Scientists at Cognition Therapeutics have found that compounds that are able to dampen the activity of sigma-2 receptors — receptors that are part of a network that controls the destruction of misfolded proteins — are highly effective at preventing molecule trafficking defects driven by the presence of misfolded alpha-synuclein inside neurons.

According to researchers, the findings suggest these small molecule compounds may be used one day to fight neurodegeneration driven by the buildup of misfolded alpha-synuclein in patients with Parkinson’s disease and related neurological disorders.

“These data support the hypothesis that [sigma-2] receptor antagonists could represent a unique therapeutic approach to treating some of the underlying disease pathology [mechanisms] in Parkinson’s disease and potentially other related diseases like dementia with Lewy bodies,” Susan Catalano, PhD, said in a press release. Catalano is founder and chief science officer of Cognition, and senior author of the study. 

“We have plans to explore one or more compounds from our library of [sigma-2] receptor antagonists in models of Parkinson’s disease to better understand the role of [sigma-2] receptors in synucleinopathies,” Catalano said.

These findings were reported in the study “Sigma‐2 receptor antagonists rescue neuronal dysfunction induced by Parkinson’s patient brain‐derived α‐synuclein,” published in the Journal of Neuroscience Research.

Parkinson’s disease belongs to a class of neurodegenerative disorders known as synucleinopathies, in which the loss of nerve cells is mainly triggered by the buildup of misfolded alpha-synuclein, a protein that is particularly abundant in the brain, where it is thought to help control neuron function and communication.

In these disorders, alpha-synuclein misfolding is thought to be caused by cumulative cell damage resulting from a series of processes, including oxidative stress — a type of cellular damage caused by the accumulation of harmful oxidant molecules inside cells.

When misfolded, alpha-synuclein tends to aggregate and form protein clumps that have been shown to have a negative impact on several cellular functions, including molecule trafficking and autophagy — the process by which cells eliminate and recycle components they no longer need.

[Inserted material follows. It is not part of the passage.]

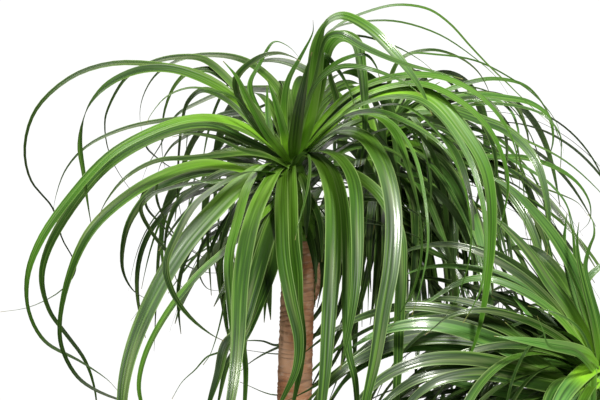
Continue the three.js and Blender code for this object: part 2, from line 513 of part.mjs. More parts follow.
function turned(side, along, angle) {
  const edge = new THREE.Vector3().crossVectors(along, side);
  return side.clone().multiplyScalar(Math.cos(angle)).addScaledVector(edge, Math.sin(angle));
}

function tracedBlade(head, [, toward, width, turns, pixels], order, bend) {
  const flat = [];
  for (let index = 0; index < pixels.length; index += 2) {
    flat.push(new THREE.Vector2(pixels[index], pixels[index + 1]));
  }
  const run = [0];
  for (let index = 1; index < flat.length; index += 1) {
    run.push(run[index - 1] + flat[index].distanceTo(flat[index - 1]));
  }
  const rootDepth = head.depth - clamp(toward * ROOT_SPREAD.share, -ROOT_SPREAD.most, ROOT_SPREAD.most)
    + ROOT_SPREAD.step * (order % ROOT_SPREAD.steps);
  const places = flat.map(({ x, y }, index) => {
    const share = run[index] / run[run.length - 1];
    return placeOf(x, y, rootDepth - (toward + bend) * (1 - (1 - share) ** 2));
  });
  const curve = new THREE.CatmullRomCurve3(places, false, 'centripetal');
  const handed = Math.sign(flat[0].x - flat[flat.length - 1].x) || 1;
  const turnAt = (share) => radians(listAt(turns, share)) * handed;
  const known = curve.getTangentAt(SEEN_SHARE);
  const facing = new THREE.Vector3().crossVectors(forward, known).normalize();
  const side = carried(curve, SEEN_SHARE, turned(facing, known, turnAt(SEEN_SHARE)));
  return bladeAlong(curve, width, (share, along) => (
    turned(side(share, along), along, turnAt(share) - turnAt(SEEN_SHARE))));
}

// A leaf of a rule: it leaves the stem at `lift` degrees, arches over and hangs.
function ruledLeaf(head, rule, index, draw) {
  const age = (index + 0.5) / rule.count;
  const share = (index * 0.618034 + draw(0, 0.12)) % 1;
  return {
    root: head.foot.clone().lerp(head.point, 0.94 - 0.8 * age),
    azimuth: mix(rule.arc[0], rule.arc[1], share),
    drift: draw(-45, 45),
    lift: mix(rule.lift[0], rule.lift[1], age) + draw(-7, 7),
    fall: draw(50, 108),
    bend: draw(0.75, 1.05),
    length: mix(rule.length[0], rule.length[1], draw(0, 1)),
    width: mix(rule.width[0], rule.width[1], draw(0, 1)),
    twist: draw(-60, 60),
  };
}

function ruledBlade(leaf, swing) {
  const steps = 24;
  const spots = [leaf.root.clone()];
  const heading = (share) => radians(leaf.azimuth + swing + leaf.drift * share * share);
  for (let step = 0; step < steps; step += 1) {
    const share = (step + 0.5) / steps;
    const rise = radians(mix(leaf.lift, -leaf.fall, smooth(clamp(share / leaf.bend, 0, 1))));
    const angle = heading(share);
    const move = new THREE.Vector3(
      Math.cos(rise) * Math.cos(angle), Math.cos(rise) * Math.sin(angle), Math.sin(rise));
    spots.push(spots[step].clone().addScaledVector(move, leaf.length / steps));
  }
  return bladeAlong(new THREE.CatmullRomCurve3(spots), leaf.width, (share, along) => {
    const angle = heading(share);
    const level = squareTo(along, new THREE.Vector3(Math.sin(angle), -Math.cos(angle), 0));
    return turned(level, along, radians(leaf.twist * share));
  });
}

// ---------------------------------------------------------------- heads

function tipRings(head) {
  const axis = new THREE.Vector3().subVectors(head.point, head.foot);
  return TIP.outline.map(([share, radius]) => {
    const middle = head.foot.clone().addScaledVector(axis, share);
    return Array.from({ length: TIP.sides }, (_, side) => {
      const angle = side / TIP.sides * Math.PI * 2;
      return middle.clone().add(new THREE.Vector3(Math.cos(angle) * radius, Math.sin(angle) * radius, 0));
    });
  });
}

function boxesMeet(one, other) {
  const a = one.boundingBox();
  const b = other.boundingBox();
  return [0, 1, 2].every((axis) => a.min[axis] < b.max[axis] + 1 && b.min[axis] < a.max[axis] + 1);
}

function isClear(blade, others) {
  return others.every((other) => !boxesMeet(blade, other) || blade.minGap(other, 1) > 2 * SEAT_GAP);
}

function crossings(blade, placed) {
  return placed.filter((other) => boxesMeet(blade, other) && !blade.intersect(other).isEmpty()).length;
}

// One head: its stem tip and every leaf, each bent to pass beside the leaves before it.
// A leaf that can't be bent clear of what stands beside the head is left out.
function growHead(head, traced, rules, others) {
  const tip = loft(tipRings(head));
  const blades = [];
  const outside = [];
  const settle = (bends, make) => {
    let best = null;
    let fewest = Infinity;
    for (const bend of bends) {
      const blade = make(bend);
      const shown = blade.subtract(tip);
      const count = isClear(blade, others) ? crossings(shown, outside) : Infinity;
      if (count < fewest) {
        best = { blade, shown };
        fewest = count;
      }
      if (fewest === 0) {
        break;
      }
    }
    if (best) {
      blades.push(best.blade);
      outside.push(best.shown);
    }
  };
  traced.forEach((leaf, order) => settle(BENDS.forward, (bend) => tracedBlade(head, leaf, order, bend)));
  rules.forEach((rule) => {
    const draw = draws(rule.seed);
    for (let index = 0; index < rule.count; index += 1) {
      const leaf = ruledLeaf(head, rule, index, draw);
      settle(BENDS.sideways, (bend) => ruledBlade(leaf, bend));
    }
  });
  return oneBody(Manifold.union([tip, ...blades]));
}

// ---------------------------------------------------------------- trunk

function roundRing(middle, radius, sides, along) {
  const side = new THREE.Vector3(0, 1, 0).cross(along).normalize();
  const front = new THREE.Vector3().crossVectors(along, side);
  return Array.from({ length: sides }, (_, index) => {
    const angle = index / sides * Math.PI * 2;
    return middle.clone()
      .addScaledVector(side, Math.cos(angle) * radius)
      .addScaledVector(front, Math.sin(angle) * radius);
  });
}

// A cane with the raised rings that fallen leaves left.
function cane(points) {
  const spots = points.map((point) => new THREE.Vector3(...point));
  const curve = new THREE.CatmullRomCurve3(spots, false, 'centripetal');
  const length = curve.getLength();
  const rings = Math.round(length / CANE.ringPitch);
  const sections = [];
  for (let ring = 0; ring <= rings * 2; ring += 1) {
    const share = ring / (rings * 2);
    const taper = smooth(clamp(share * length / CANE.taperLength, 0, 1));
    const flare = CANE.flare * (1 - smooth(clamp(share * length / CANE.flareLength, 0, 1)));
    const slow = mix(CANE.footRadius, CANE.topRadius + 4, taper) - 4 * share;
    const radius = slow + flare + (ring % 2 ? CANE.ringHeight : 0);
    const along = ring === rings * 2 ? new THREE.Vector3(0, 0, 1) : curve.getTangentAt(share);
    sections.push(roundRing(curve.getPointAt(share), radius, CANE.sides, along));
  }
  return loft(sections);
}

function swollenBase() {
  const soilLine = BASE.profile[1][0];
  return loft(BASE.profile.map(([height, radius]) => (
    Array.from({ length: BASE.sides }, (_, side) => {
      const angle = side / BASE.sides * Math.PI * 2;
      const lobe = height > soilLine ? 1 + BASE.lobeDepth * Math.cos(BASE.lobes * angle + height / 30) : 1;
      return new THREE.Vector3(Math.cos(angle) * radius * lobe, Math.sin(angle) * radius * lobe, height);
    }))));
}

// ---------------------------------------------------------------- pot and soil

// Inner radius of the pot at a height.
function potInside(height) {
  return mix(POT.footRadius, POT.rimRadius - POT.bandStep, height / POT.height) - POT.wall;
}

function pot() {
  const band = POT.height - POT.bandHeight;
  const outside = (height) => potInside(height) + POT.wall;
  const profile = [
    [0, 0], [POT.footRadius - POT.edge, 0], [outside(POT.edge), POT.edge], [outside(band), band],
    [outside(band) + POT.bandStep, band + POT.edge], [POT.rimRadius, POT.height - POT.edge],
    [POT.rimRadius - POT.edge, POT.height], [potInside(POT.height) + POT.edge, POT.height],
    [potInside(POT.height), POT.height - POT.edge], [potInside(POT.floor), POT.floor], [0, POT.floor],
  ];
  const body = solidOf(new THREE.LatheGeometry(profile.map((point) => new THREE.Vector2(...point)), POT.sides)
    .rotateX(Math.PI / 2));
  return Array.from({ length: POT.drains }, (_, index) => {
    const angle = (index + 0.5) / POT.drains * Math.PI * 2;
    return solidOf(new THREE.CylinderGeometry(POT.drainRadius, POT.drainRadius, POT.floor * 4, 16)
      .rotateX(Math.PI / 2)
      .translate(Math.cos(angle) * POT.drainRing, Math.sin(angle) * POT.drainRing, 0));
  }).reduce((left, drain) => left.subtract(drain), body);
}

// The soil fills the pot and has a plain round hole that the swollen base stands in.
function soil() {
  const draw = draws(5);
  const level = POT.height - SOIL.depthBelowRim;
  const floor = POT.floor + SEAT_GAP;
  const baseRadius = BASE.profile[0][1];
  const ringAt = (radius, height) => Array.from({ length: SOIL.sides }, (_, side) => {
    const angle = side / SOIL.sides * Math.PI * 2;
    return new THREE.Vector3(Math.cos(angle) * radius, Math.sin(angle) * radius, height);
  });
  const rings = [ringAt(potInside(floor) - SEAT_GAP, floor), ringAt(potInside(level) - SEAT_GAP, level)];
  for (let ring = 1; ring <= SOIL.rings; ring += 1) {
    const share = ring / SOIL.rings;
    const radius = mix(potInside(level) - SEAT_GAP, baseRadius * 0.8, share);
    rings.push(ringAt(radius, level + SOIL.dome * smooth(share)).map((point) => (
      point.add(new THREE.Vector3(0, 0, draw(-SOIL.crumb, SOIL.crumb))))));
  }
  const holeRadius = baseRadius + SEAT_GAP;
  const hole = loft([ringAt(holeRadius, SOIL.holeFloor), ringAt(holeRadius, POT.height)]);
  return oneBody(loft(rings).subtract(hole));
}

// ---------------------------------------------------------------- the plant

const trunk = oneBody(Manifold.union([swollenBase(), cane(CANE.main), cane(CANE.rear), cane(CANE.low)]));

Object.values(HEADS).forEach((head) => {
  head.point = placeOf(...head.pixel, head.depth);
  head.foot = new THREE.Vector3(...head.cane[head.cane.length - 1]).add(new THREE.Vector3(0, 0, SEAT_GAP));
});

const mainTraced = [...MAIN_LEFT, ...MAIN_FRONT, ...MAIN_TOP, ...MAIN_RIGHT];
const mainCrown = growHead(HEADS.main, mainTraced, HIDDEN.main, [trunk]);
const lowCrown = growHead(HEADS.low, LOW_TRACED, HIDDEN.low, [trunk, mainCrown]);
const rearCrown = growHead(HEADS.rear, REAR_TRACED, HIDDEN.rear, [trunk, mainCrown, lowCrown]);

const leafGreen = new THREE.MeshStandardMaterial({ color: COLOURS.leaf, roughness: 0.35, metalness: 0 });
const leafCool = new THREE.MeshStandardMaterial({ color: COLOURS.leafCool, roughness: 0.35, metalness: 0 });
const bark = new THREE.MeshStandardMaterial({ color: COLOURS.bark, roughness: 0.75, metalness: 0 });
const clay = new THREE.MeshStandardMaterial({ color: COLOURS.clay, roughness: 0.9, metalness: 0 });
const earth = new THREE.MeshStandardMaterial({ color: COLOURS.soil, roughness: 1, metalness: 0 });

const palm = new THREE.Group();
palm.add(
  meshOf('pot', pot(), clay),
  meshOf('soil', soil(), earth),
  meshOf('trunk', trunk, bark),
  meshOf('main_crown_leaves', mainCrown, leafGreen),
  meshOf('rear_crown_leaves', rearCrown, leafCool),
  meshOf('low_crown_leaves', lowCrown, leafCool),
);

export default palm;
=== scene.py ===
"""A potted ponytail palm: three heads of long strap leaves on ringed canes, a swollen base and a clay pot.

Sizes are in millimetres until a mesh is made. The viewer stands at -Y.
"""

import math

import bmesh
import bpy
import numpy as np
from mathutils.bvhtree import BVHTree
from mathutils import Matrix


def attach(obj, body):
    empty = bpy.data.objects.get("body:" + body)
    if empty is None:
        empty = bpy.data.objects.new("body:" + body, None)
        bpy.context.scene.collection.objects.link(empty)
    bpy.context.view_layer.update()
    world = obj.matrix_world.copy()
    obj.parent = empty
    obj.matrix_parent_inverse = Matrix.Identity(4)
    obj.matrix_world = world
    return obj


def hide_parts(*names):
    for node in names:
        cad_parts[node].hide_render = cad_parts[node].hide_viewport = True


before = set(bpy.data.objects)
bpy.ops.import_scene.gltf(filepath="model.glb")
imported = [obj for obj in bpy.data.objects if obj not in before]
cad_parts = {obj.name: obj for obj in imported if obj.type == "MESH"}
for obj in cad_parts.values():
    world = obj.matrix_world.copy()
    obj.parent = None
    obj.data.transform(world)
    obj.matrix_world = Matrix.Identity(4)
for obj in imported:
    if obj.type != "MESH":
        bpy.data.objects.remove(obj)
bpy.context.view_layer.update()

MM = 0.001

# ---------------------------------------------------------------- the picture's view

PICTURE_WIDTH, PICTURE_HEIGHT = 600, 400
PICTURE_SCALE = 1.1       # mm to a pixel at the main head
VIEW_DISTANCE = 2500
VIEW_PITCH = math.radians(6)
PICTURE_MIDDLE = np.array([-61.0, -60.0, 906.0])
FOCAL_PIXELS = VIEW_DISTANCE / PICTURE_SCALE
SENSOR_WIDTH = 36
VIEW_REACH = 300          # metres

FORWARD = np.array([0, math.cos(VIEW_PITCH), -math.sin(VIEW_PITCH)])
UPWARD = np.array([0, math.sin(VIEW_PITCH), math.cos(VIEW_PITCH)])
EYE = PICTURE_MIDDLE - FORWARD * VIEW_DISTANCE


def place_of(pixel_x, pixel_y, depth):
    """The place at a given depth (mm along Y) that the picture shows at a pixel."""
    ray = FORWARD + UPWARD * (PICTURE_HEIGHT / 2 - pixel_y) / FOCAL_PIXELS
    ray = ray + np.array([(pixel_x - PICTURE_WIDTH / 2) / FOCAL_PIXELS, 0, 0])
    return EYE + ray * (depth - EYE[1]) / ray[1]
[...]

When these cellular processes start to malfunction, nerve cells become increasingly unable to clear alpha-synuclein aggregates, to the point where they reach toxic levels, causing cells to die.

Thus, agents that are able to interfere with the molecular and cellular mechanisms involved in the buildup of misfolded alpha-synuclein in nerve cells potentially may be used to halt or slow neurodegeneration, as well as ease disease symptoms.

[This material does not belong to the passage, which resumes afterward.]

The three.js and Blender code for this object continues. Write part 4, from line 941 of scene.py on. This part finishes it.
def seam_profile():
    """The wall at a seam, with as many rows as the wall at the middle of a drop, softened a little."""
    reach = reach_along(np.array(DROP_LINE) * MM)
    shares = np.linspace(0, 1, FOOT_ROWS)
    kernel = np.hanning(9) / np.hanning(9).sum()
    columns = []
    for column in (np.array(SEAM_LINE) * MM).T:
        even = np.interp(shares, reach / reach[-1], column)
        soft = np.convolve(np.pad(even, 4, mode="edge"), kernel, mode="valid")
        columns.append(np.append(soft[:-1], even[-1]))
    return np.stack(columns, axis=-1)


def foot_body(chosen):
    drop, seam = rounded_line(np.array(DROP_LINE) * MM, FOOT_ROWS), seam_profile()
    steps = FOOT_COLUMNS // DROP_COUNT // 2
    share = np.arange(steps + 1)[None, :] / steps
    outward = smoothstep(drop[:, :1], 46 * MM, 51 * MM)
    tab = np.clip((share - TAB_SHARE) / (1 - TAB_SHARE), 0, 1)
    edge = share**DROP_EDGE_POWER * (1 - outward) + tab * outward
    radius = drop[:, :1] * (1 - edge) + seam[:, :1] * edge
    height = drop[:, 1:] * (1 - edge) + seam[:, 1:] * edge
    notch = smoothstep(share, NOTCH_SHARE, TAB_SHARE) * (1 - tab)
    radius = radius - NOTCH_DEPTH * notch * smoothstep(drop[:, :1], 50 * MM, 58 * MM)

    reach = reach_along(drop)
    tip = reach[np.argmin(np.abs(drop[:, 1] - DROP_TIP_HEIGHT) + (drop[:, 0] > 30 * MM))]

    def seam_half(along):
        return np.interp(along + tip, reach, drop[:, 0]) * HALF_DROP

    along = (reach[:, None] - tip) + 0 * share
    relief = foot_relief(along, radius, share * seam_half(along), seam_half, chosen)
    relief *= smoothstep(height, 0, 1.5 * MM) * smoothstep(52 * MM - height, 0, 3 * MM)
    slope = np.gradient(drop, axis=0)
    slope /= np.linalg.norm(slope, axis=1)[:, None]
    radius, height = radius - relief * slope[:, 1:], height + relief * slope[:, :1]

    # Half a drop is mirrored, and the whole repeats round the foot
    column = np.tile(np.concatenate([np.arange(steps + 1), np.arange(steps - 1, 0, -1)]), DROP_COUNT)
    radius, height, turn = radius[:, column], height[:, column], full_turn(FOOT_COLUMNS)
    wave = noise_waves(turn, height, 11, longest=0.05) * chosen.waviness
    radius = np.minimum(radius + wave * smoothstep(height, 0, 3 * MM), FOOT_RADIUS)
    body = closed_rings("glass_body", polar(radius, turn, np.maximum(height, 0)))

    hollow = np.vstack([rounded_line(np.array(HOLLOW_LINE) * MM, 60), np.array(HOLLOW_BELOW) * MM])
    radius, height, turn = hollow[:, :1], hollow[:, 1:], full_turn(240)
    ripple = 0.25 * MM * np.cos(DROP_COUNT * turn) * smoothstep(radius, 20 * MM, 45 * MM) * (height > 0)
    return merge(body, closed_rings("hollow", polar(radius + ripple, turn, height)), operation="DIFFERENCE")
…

To identify some of these potential therapeutic agents, Catalano and her colleagues screened several libraries of small molecule compounds that had been tested previously in clinical trials for their ability to restore defects in molecule trafficking and autophagy driven by the accumulation of alpha-synuclein aggregates. These screenings were preformed in protein preparations of alpha-synuclein that replicated the toxic effects of Parkinson’s patients’ brain‐derived alpha-synuclein.

After screening hundreds of compounds, investigators found that those able to bind and counteract the activity of sigma-2 receptors — receptors that are part of a network that controls several signaling cascades involved in cell damage response — were the most effective at restoring molecule trafficking and autophagy defects. These inhibitors, or antagonists, were effective at low concentrations and did not result in cytotoxicity at higher concentrations.

Although these findings were in agreement with studies describing the involvement of some components of these receptors on fatty molecule trafficking and autophagy, this was the first study to highlight the potential therapeutic value of small molecule antagonists on these receptors.

“These data support the hypothesis that targeting the sigma‐2 receptor complex with brain‐penetrant small molecule antagonists represents a tractable therapeutic approach to alleviating [alpha]‐synuclein‐induced pathology in [Parkinson’s disease] and other α‐synucleinopathies,” the researchers wrote.